Rows from an object dataset:

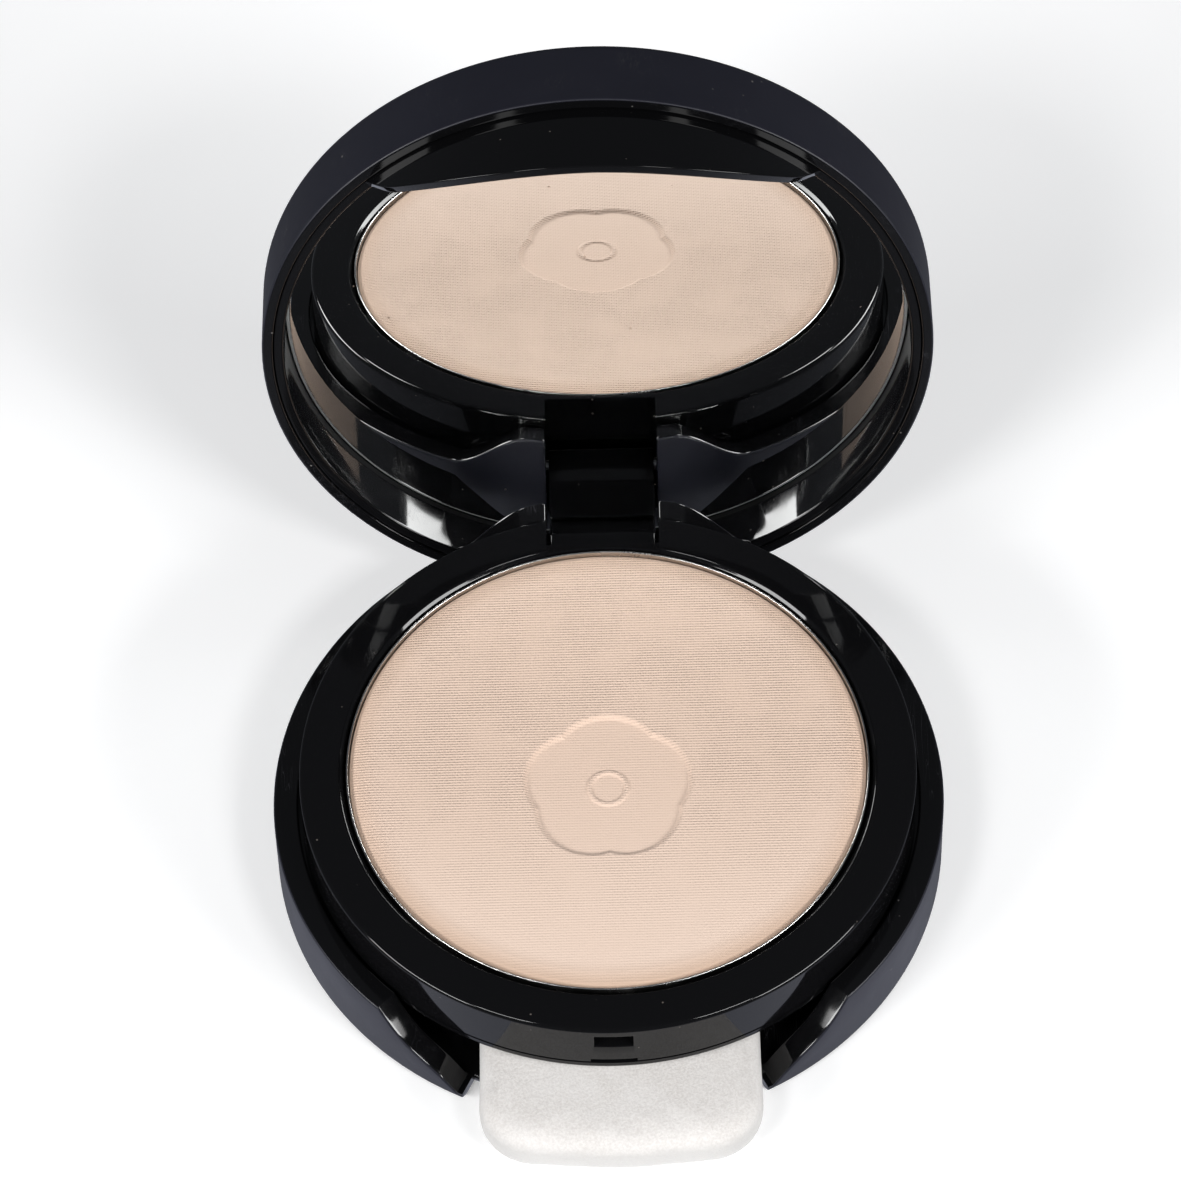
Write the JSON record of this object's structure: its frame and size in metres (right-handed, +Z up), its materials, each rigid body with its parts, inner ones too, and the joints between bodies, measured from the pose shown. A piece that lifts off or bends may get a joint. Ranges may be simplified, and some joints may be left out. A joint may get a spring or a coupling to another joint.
{
  "type": "powder compact",
  "caption": "Round hinged powder compact, open, with a mirror in the lid, a pan of pressed powder on a raised tray and a puff in a bay under it.",
  "frame": {"origin": "centre of the base's flat underside", "axes": "+Z up out of the base, +Y towards the hinge, -Y towards the thumb notch and the puff, +X along the hinge axis"},
  "size_m": [0.076, 0.1003, 0.0773],
  "materials": {
    "soft_touch_black": "soft-touch satin",
    "gloss_black": "polished moulding",
    "glue": "clear tacky glue and tape",
    "tin": "bright drawn tinplate",
    "powder": "pressed powder with a fine woven imprint",
    "steel": "ground",
    "mirror_glass": "back-silvered",
    "velour": "short dense nap"
  },
  "bodies": {
    "base": {"base_shell": "soft_touch_black", "tray": "gloss_black", "pan_glue": "glue", "pan": "tin", "powder_cake": "powder", "hinge_pin": "steel"},
    "lid": {"lid_cap": "soft_touch_black", "lid_liner": "gloss_black", "mirror_tape": "glue", "mirror": "mirror_glass"},
    "puff": {"puff": "velour"}
  },
  "joints": [
    {"name": "lid_hinge", "type": "hinge", "parent": "base", "child": "lid", "pos_m": [0, 0.0325, 0.008], "axis": [1, 0, 0], "range_deg": [0, 100]},
    {"name": "puff_slide", "type": "slide", "parent": "base", "child": "puff", "axis": [0, 1, 0], "range_m": [0, 0.012]}
  ],
  "couplings": [
    {"joint": "puff_slide", "follows": "lid_hinge", "m_per_rad": 0.00687}
  ]
}
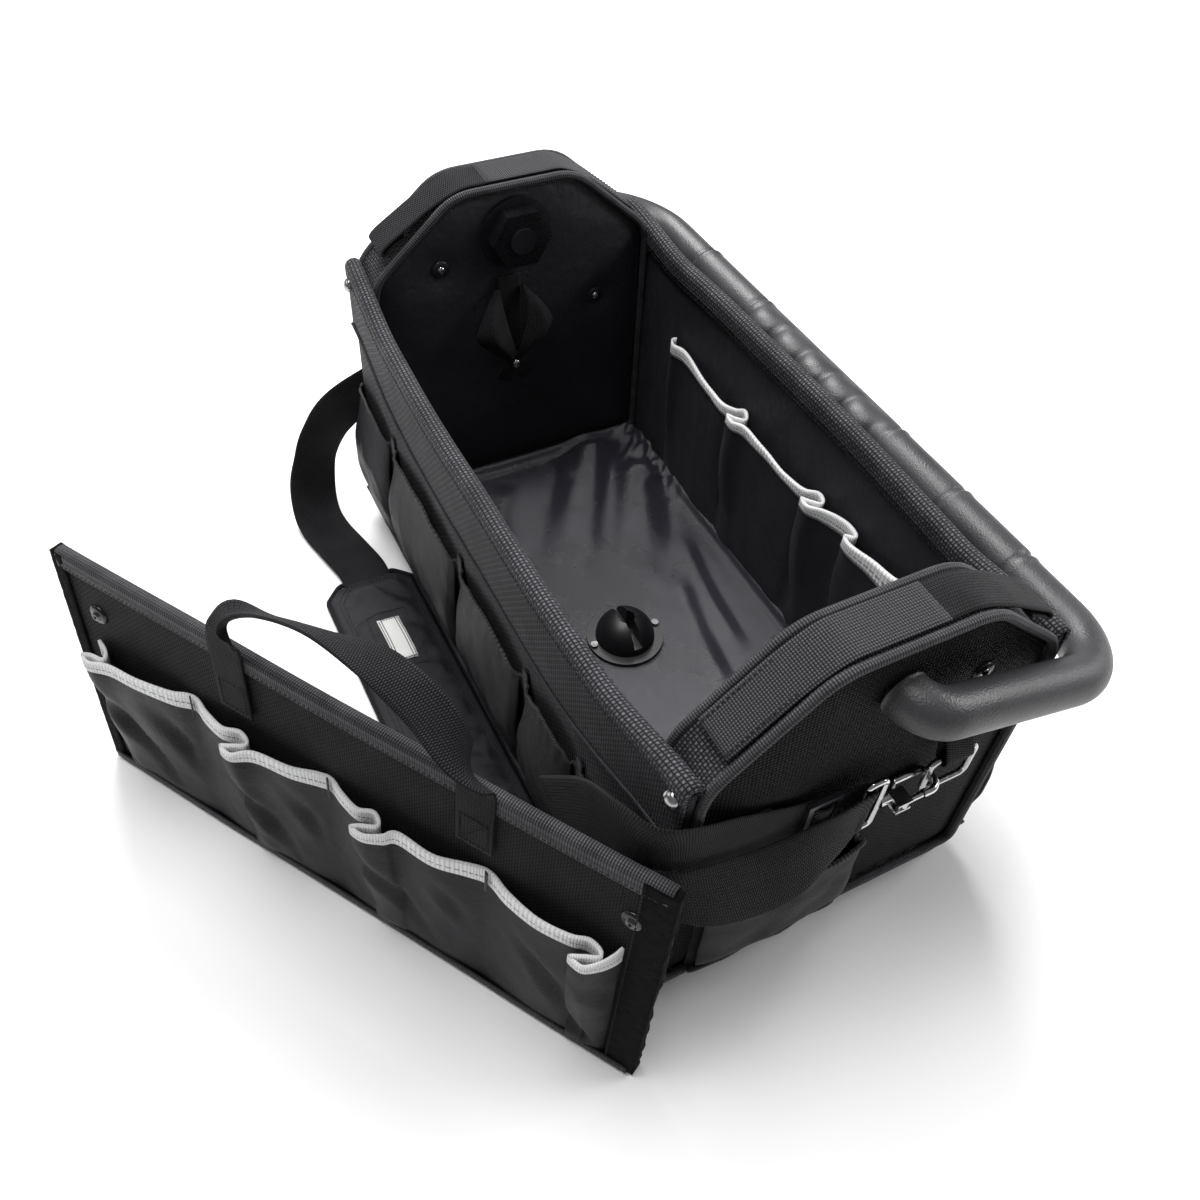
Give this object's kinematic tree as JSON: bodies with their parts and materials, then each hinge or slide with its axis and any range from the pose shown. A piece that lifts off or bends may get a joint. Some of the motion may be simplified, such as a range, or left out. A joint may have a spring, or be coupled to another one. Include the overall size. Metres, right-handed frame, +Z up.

DESCRIPTION OF THE TASK: Copy the material above, line for line.

RESPONSE TO THIS EXERCISE:
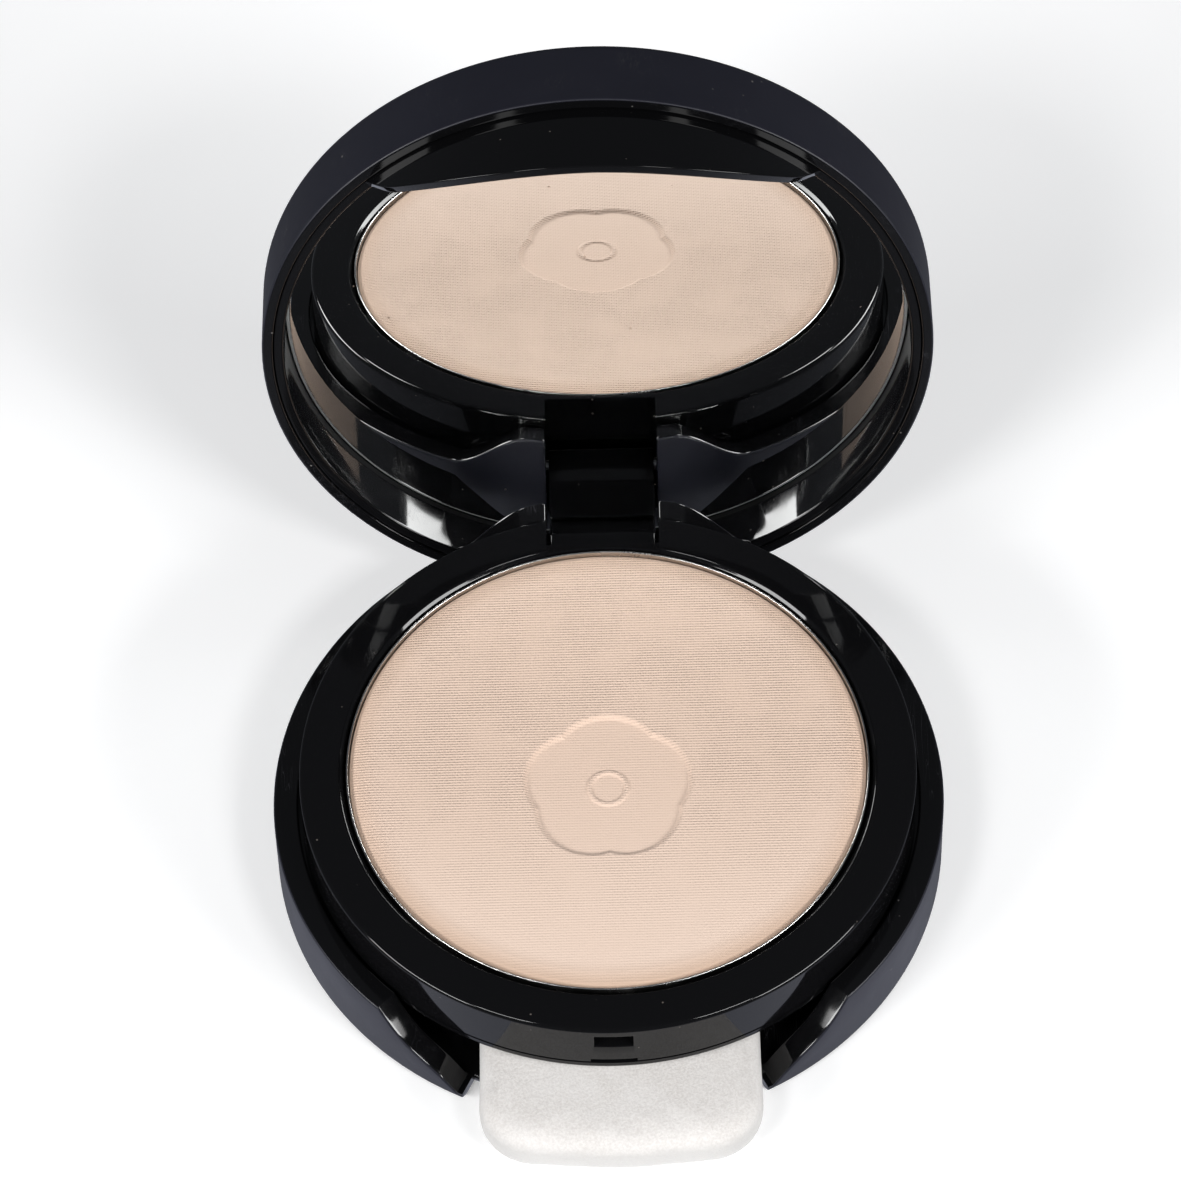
Write the JSON record of this object's structure: its frame and size in metres (right-handed, +Z up), its materials, each rigid body with its parts, inner ones too, and the joints between bodies, measured from the pose shown. A piece that lifts off or bends may get a joint. Ranges may be simplified, and some joints may be left out. A joint may get a spring or a coupling to another joint.
{
  "type": "powder compact",
  "caption": "Round hinged powder compact, open, with a mirror in the lid, a pan of pressed powder on a raised tray and a puff in a bay under it.",
  "frame": {"origin": "centre of the base's flat underside", "axes": "+Z up out of the base, +Y towards the hinge, -Y towards the thumb notch and the puff, +X along the hinge axis"},
  "size_m": [0.076, 0.1003, 0.0773],
  "materials": {
    "soft_touch_black": "soft-touch satin",
    "gloss_black": "polished moulding",
    "glue": "clear tacky glue and tape",
    "tin": "bright drawn tinplate",
    "powder": "pressed powder with a fine woven imprint",
    "steel": "ground",
    "mirror_glass": "back-silvered",
    "velour": "short dense nap"
  },
  "bodies": {
    "base": {"base_shell": "soft_touch_black", "tray": "gloss_black", "pan_glue": "glue", "pan": "tin", "powder_cake": "powder", "hinge_pin": "steel"},
    "lid": {"lid_cap": "soft_touch_black", "lid_liner": "gloss_black", "mirror_tape": "glue", "mirror": "mirror_glass"},
    "puff": {"puff": "velour"}
  },
  "joints": [
    {"name": "lid_hinge", "type": "hinge", "parent": "base", "child": "lid", "pos_m": [0, 0.0325, 0.008], "axis": [1, 0, 0], "range_deg": [0, 100]},
    {"name": "puff_slide", "type": "slide", "parent": "base", "child": "puff", "axis": [0, 1, 0], "range_m": [0, 0.012]}
  ],
  "couplings": [
    {"joint": "puff_slide", "follows": "lid_hinge", "m_per_rad": 0.00687}
  ]
}
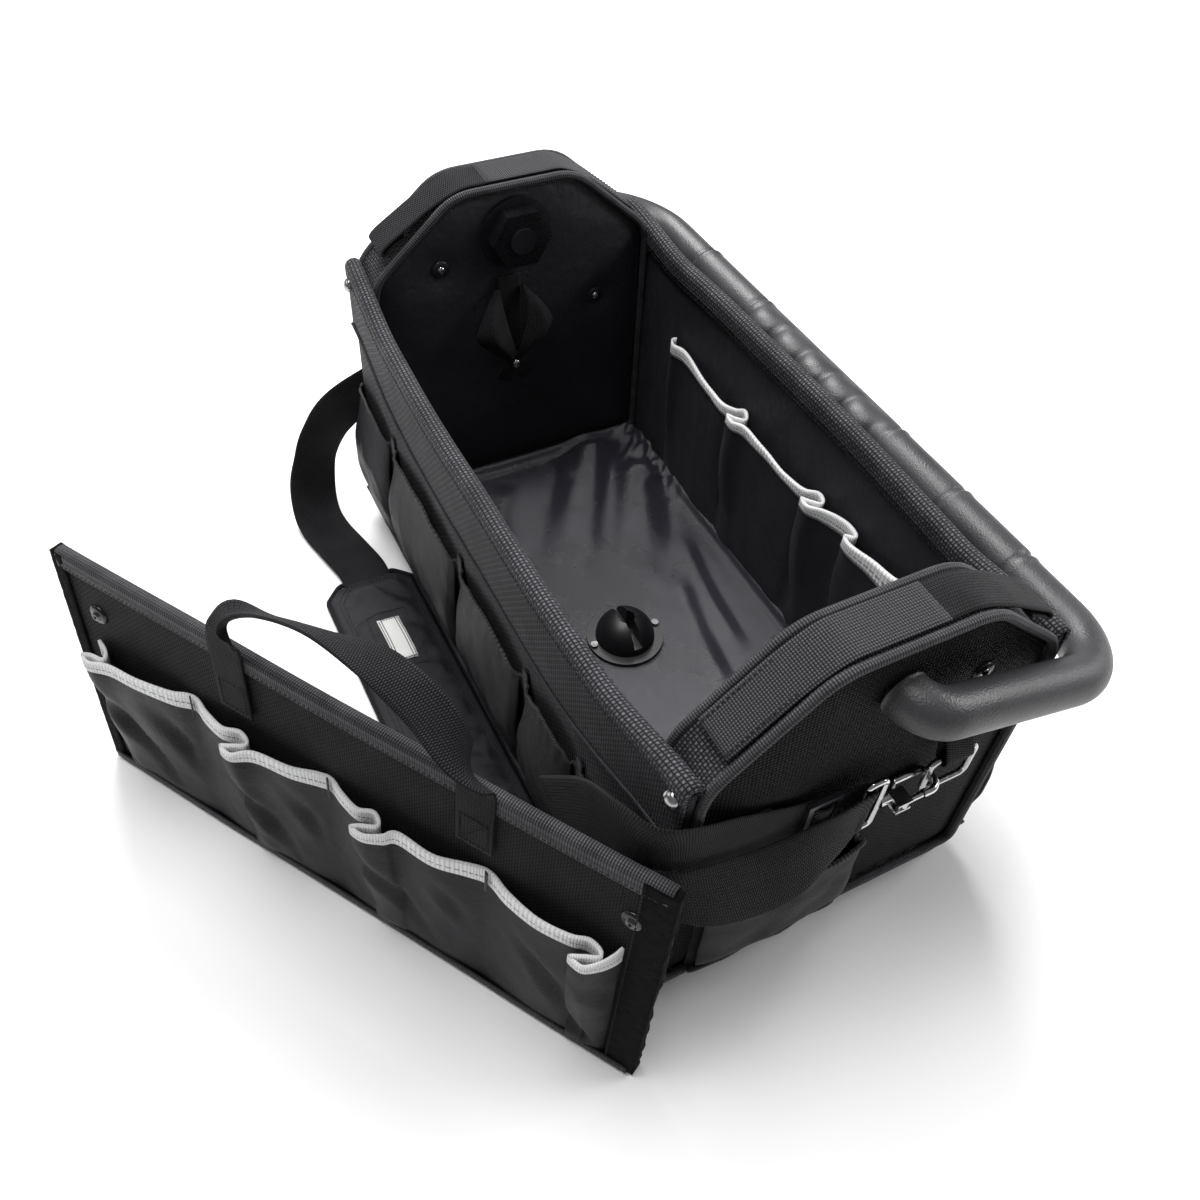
Give this object's kinematic tree as JSON: bodies with their parts and materials, then each hinge or slide with its axis and any range from the pose shown. A piece that lifts off or bends may get a joint. Some of the motion may be simplified, such as a range, or left out. A joint may have a spring, or be coupled to another one. Include the overall size. Metres, right-handed frame, +Z up.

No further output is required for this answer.